My wife likes me to cook, and I balk, always asking her to come up with a recipe (that is, express her “desire” in clear, concrete terms), and just the other day I happened to find a recipe in a book I was reading on “wyrding” witchcraft, and I decided to cook THAT! Instead of insisting that other’s initiate a desire for my participation, I looked for other “invitations” in supposedly “random” sources.
What are examples or your profound, recent and non-recent, examples of spiritual judo, where you took an unpleasant event, accident, or unexpected challenge and transmuted it into a learning opportunity, humor, or some other form of gold for the soul?
Funny stories Zeus. I think some come in with set, predetermined paths, and some come in without.I clearly chose without! Those without, I believe, can experience the serendipity and use those clues as the divining rod. Living in community, with large families, or even on a farm or ranch with lots of animals like I did for 18 years, I’ll tell you stuff can get real weird real fast. Animals can get themselves into quite the predicaments. They certainly don't plan it, so obviously I didn’t either.

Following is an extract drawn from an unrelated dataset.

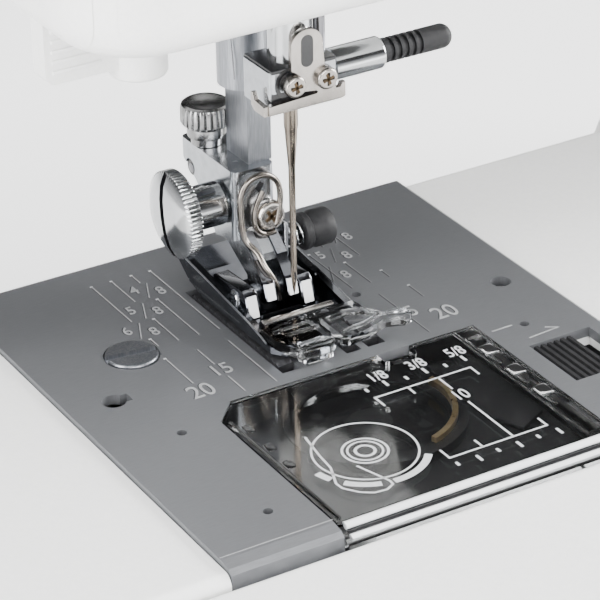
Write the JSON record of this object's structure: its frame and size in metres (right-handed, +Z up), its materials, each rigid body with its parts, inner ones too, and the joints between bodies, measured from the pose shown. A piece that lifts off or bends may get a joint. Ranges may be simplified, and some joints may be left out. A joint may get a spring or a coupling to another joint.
{
  "type": "sewing machine",
  "caption": "Free-arm domestic sewing machine with drop-in bobbin, clear hook cover, clip-on presser foot, needle threader and slide-off accessory tray.",
  "frame": {"origin": "middle of the footprint, on the surface the machine stands on", "axes": "+X to the operator's right along the arm, +Y to the back, +Z up; the operator faces +Y"},
  "size_m": [0.44, 0.184, 0.292],
  "materials": {
    "white_shell": "semi-gloss moulded plastic, off-white",
    "plate_steel": "fine satin, grey",
    "chrome": "polished",
    "satin_steel": "satin ground",
    "nickel": "nickel-plated sheet",
    "cast_alloy": "as cast",
    "bronze": "sintered",
    "black_plastic": "matte black",
    "black_gloss": "gloss black",
    "clear_plastic": "clear, polished",
    "rubber": "soft",
    "dark_steel": "blackened",
    "grey_plastic": "fine texture"
  },
  "bodies": {
    "frame": {"base_pan": "grey_plastic", "rubber_feet": "rubber", "bed_casing": "white_shell", "front_cover": "white_shell", "rear_cover": "white_shell", "face_cover": "white_shell", "needle_plate": "plate_steel", "plate_screw": "satin_steel", "main_frame": "cast_alloy", "shaft_bushings": "bronze", "drive_motor": "dark_steel", "drive_belts": "rubber", "bobbin_case": "black_plastic", "control_panel": "black_gloss", "spool_pin": "grey_plastic", "presser_spring": "satin_steel"},
    "drive_shaft": {"main_shaft": "satin_steel", "crank_disc": "cast_alloy", "handwheel": "white_shell", "upper_pulley": "grey_plastic"},
    "bar_link": {"needle_bar_link": "satin_steel"},
    "lower_drive": {"lower_shaft": "satin_steel", "lower_shaft_wheels": "grey_plastic"},
    "hook": {"rotary_hook": "dark_steel"},
    "rotor": {"motor_pulley": "satin_steel"},
    "needle_unit": {"needle_bar": "chrome", "needle_clamp": "chrome", "needle": "chrome", "threader_plate": "nickel", "clamp_fixings": "chrome"},
    "clamp_knob": {"clamp_screw": "chrome", "clamp_grip": "black_plastic"},
    "take_up": {"take_up_lever": "chrome"},
    "presser_unit": {"presser_bar": "satin_steel", "foot_holder": "chrome", "holder_screw": "chrome", "wire_guide": "nickel"},
    "thumbscrew": {"holder_thumbscrew": "chrome"},
    "top_knob": {"holder_knob": "chrome"},
    "foot_button": {"release_button": "black_gloss"},
    "foot": {"presser_foot": "chrome", "foot_toe": "clear_plastic", "foot_pin": "satin_steel"},
    "lifter": {"lifter_lever": "white_shell"},
    "threader": {"threader_lever": "white_shell"},
    "feed_lift": {"feed_carrier": "cast_alloy"},
    "feed": {"feed_dog": "dark_steel"},
    "bobbin": {"bobbin": "clear_plastic"},
    "hook_cover": {"bobbin_cover": "clear_plastic"},
    "latch": {"cover_latch": "black_plastic"},
    "lid": {"top_lid": "white_shell"},
    "handle": {"carry_handle": "white_shell"},
    "tray": {"accessory_tray": "white_shell"},
    "tray_door": {"tray_lid": "white_shell"},
    "start_key": {"start_button": "grey_plastic"},
    "reverse_key": {"reverse_button": "grey_plastic"},
    "speed": {"speed_slider": "grey_plastic"},
    "tension": {"tension_dial": "grey_plastic"},
    "power": {"power_switch": "black_plastic"},
    "winder": {"bobbin_winder": "grey_plastic"}
  },
  "joints": [
    {"name": "handwheel_turn", "type": "hinge", "parent": "frame", "child": "drive_shaft", "pos_m": [0.064, 0.006, 0.225], "axis": [1, 0, 0], "continuous": true},
    {"name": "link_turn", "type": "hinge", "parent": "drive_shaft", "child": "bar_link", "pos_m": [-0.078, -0.00839, 0.232], "axis": [1, 0, 0], "continuous": true},
    {"name": "lower_shaft_turn", "type": "hinge", "parent": "frame", "child": "lower_drive", "pos_m": [0.064, 0, 0.046], "axis": [1, 0, 0], "continuous": true},
    {"name": "hook_turn", "type": "hinge", "parent": "frame", "child": "hook", "pos_m": [-0.0874, -0.0162, 0.054], "axis": [0, 0, 1], "continuous": true},
    {"name": "motor_turn", "type": "hinge", "parent": "frame", "child": "rotor", "pos_m": [0.154, 0.038, 0.128], "axis": [1, 0, 0], "continuous": true},
    {"name": "needle_bar_slide", "type": "slide", "parent": "frame", "child": "needle_unit", "axis": [0, 0, 1], "range_m": [-0.023, 0.009]},
    {"name": "clamp_screw_turn", "type": "hinge", "parent": "needle_unit", "child": "clamp_knob", "pos_m": [-0.076, 0.006, 0.1226], "axis": [1, 0, 0], "range_deg": [0, 270]},
    {"name": "take_up_swing", "type": "hinge", "parent": "frame", "child": "take_up", "pos_m": [-0.0984, 0.004, 0.212], "axis": [-1, 0, 0], "range_deg": [-40, 16]},
    {"name": "presser_lift", "type": "slide", "parent": "frame", "child": "presser_unit", "axis": [0, 0, 1], "range_m": [0, 0.006], "deforming": ["presser_spring"]},
    {"name": "lifter_swing", "type": "hinge", "parent": "frame", "child": "lifter", "pos_m": [-0.07, 0.066, 0.176], "axis": [0, -1, 0], "range_deg": [0, 60]},
    {"name": "thumbscrew_turn", "type": "hinge", "parent": "presser_unit", "child": "thumbscrew", "pos_m": [-0.096, 0.019, 0.0992], "axis": [1, 0, 0], "range_deg": [0, 270]},
    {"name": "top_knob_turn", "type": "hinge", "parent": "presser_unit", "child": "top_knob", "pos_m": [-0.0882, 0.0261, 0.11], "axis": [0, 0, 1], "range_deg": [0, 270]},
    {"name": "foot_release", "type": "slide", "parent": "presser_unit", "child": "foot_button", "axis": [-1, 0, 0], "range_m": [0, 0.0015], "stiffness_N_per_m": 400, "springref_m": -0.001},
    {"name": "foot_pitch", "type": "hinge", "parent": "presser_unit", "child": "foot", "pos_m": [-0.086, 0.011, 0.0885], "axis": [-1, 0, 0], "range_deg": [-1.2, 2.4]},
    {"name": "threader_pull", "type": "slide", "parent": "frame", "child": "threader", "axis": [0, 0, 1], "range_m": [-0.022, 0], "stiffness_N_per_m": 20, "springref_m": 0.02},
    {"name": "feed_rise", "type": "slide", "parent": "frame", "child": "feed_lift", "axis": [0, 0, 1], "range_m": [-0.0015, 0]},
    {"name": "feed_stroke", "type": "slide", "parent": "feed_lift", "child": "feed", "axis": [0, 1, 0], "range_m": [-0.0012, 0.0012]},
    {"name": "bobbin_spin", "type": "hinge", "parent": "frame", "child": "bobbin", "pos_m": [-0.0874, -0.0162, 0.074], "axis": [0, 0, 1], "continuous": true},
    {"name": "cover_lift", "type": "slide", "parent": "frame", "child": "hook_cover", "axis": [0, 0, 1], "range_m": [0, 0.03]},
    {"name": "latch_slide", "type": "slide", "parent": "frame", "child": "latch", "axis": [1, 0, 0], "range_m": [0, 0.003], "stiffness_N_per_m": 300, "springref_m": -0.001},
    {"name": "lid_swing", "type": "hinge", "parent": "frame", "child": "lid", "pos_m": [0.004, 0.0407, 0.2773], "axis": [-1, 0, 0], "range_deg": [0, 80]},
    {"name": "handle_swing", "type": "hinge", "parent": "frame", "child": "handle", "pos_m": [0.047, 0.0515, 0.2845], "axis": [1, 0, 0], "range_deg": [0, 90]},
    {"name": "tray_pull", "type": "slide", "parent": "frame", "child": "tray", "axis": [-1, 0, 0], "range_m": [0, 0.12]},
    {"name": "tray_door_swing", "type": "hinge", "parent": "tray", "child": "tray_door", "pos_m": [-0.211, -0.026, 0.0802], "axis": [0, -1, 0], "range_deg": [0, 95]},
    {"name": "start_press", "type": "slide", "parent": "frame", "child": "start_key", "axis": [0, 1, 0], "range_m": [0, 0.0014], "stiffness_N_per_m": 400, "springref_m": -0.001},
    {"name": "reverse_press", "type": "slide", "parent": "frame", "child": "reverse_key", "axis": [0, 1, 0], "range_m": [0, 0.0014], "stiffness_N_per_m": 400, "springref_m": -0.001},
    {"name": "speed_shift", "type": "slide", "parent": "frame", "child": "speed", "axis": [1, 0, 0], "range_m": [-0.012, 0.018]},
    {"name": "tension_turn", "type": "hinge", "parent": "frame", "child": "tension", "pos_m": [-0.059, -0.0175, 0.232], "axis": [1, 0, 0], "range_deg": [-120, 120]},
    {"name": "power_rock", "type": "hinge", "parent": "frame", "child": "power", "pos_m": [0.2025, 0.045, 0.043], "axis": [0, 0, 1], "range_deg": [0, 7]},
    {"name": "winder_shift", "type": "slide", "parent": "frame", "child": "winder", "axis": [1, 0, 0], "range_m": [0, 0.006]}
  ],
  "couplings": [
    {"joint": "link_turn", "follows": "handwheel_turn", "ratio": -1},
    {"joint": "lower_shaft_turn", "follows": "handwheel_turn", "ratio": 1},
    {"joint": "hook_turn", "follows": "handwheel_turn", "ratio": -2},
    {"joint": "motor_turn", "follows": "handwheel_turn", "ratio": 4.8},
    {"joint": "take_up_swing", "follows": "needle_bar_slide", "rad_per_m": 30},
    {"joint": "lifter_swing", "follows": "presser_lift", "rad_per_m": 174}
  ]
}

Love this piece. Also, it is so nice to hear the little vignettes about your life as, I bet, Many people here will agree that you are our favourite couple and we love your energy when you are together on the screen. I agree with both of you. We do create through desire - the question is whether we create through conscious or unconscious desire? At the same time, I do believe that the Universe/Highest Consciousness is very playfully engaged with us as well. For example, a couple of decades ago when I lived in Toronto, I was obsessed with wanting to be a writer and living in Mexico (warm weather/colours/adventure). So I was ambivalent when I got a teaching job in Malaysia - but this turned out to be an absolutely wonderful experience on every possible level and it was more than what I was hoping going to Mexico would be. So... perhaps it is a play between our desire and the Universe's playful engagement with us?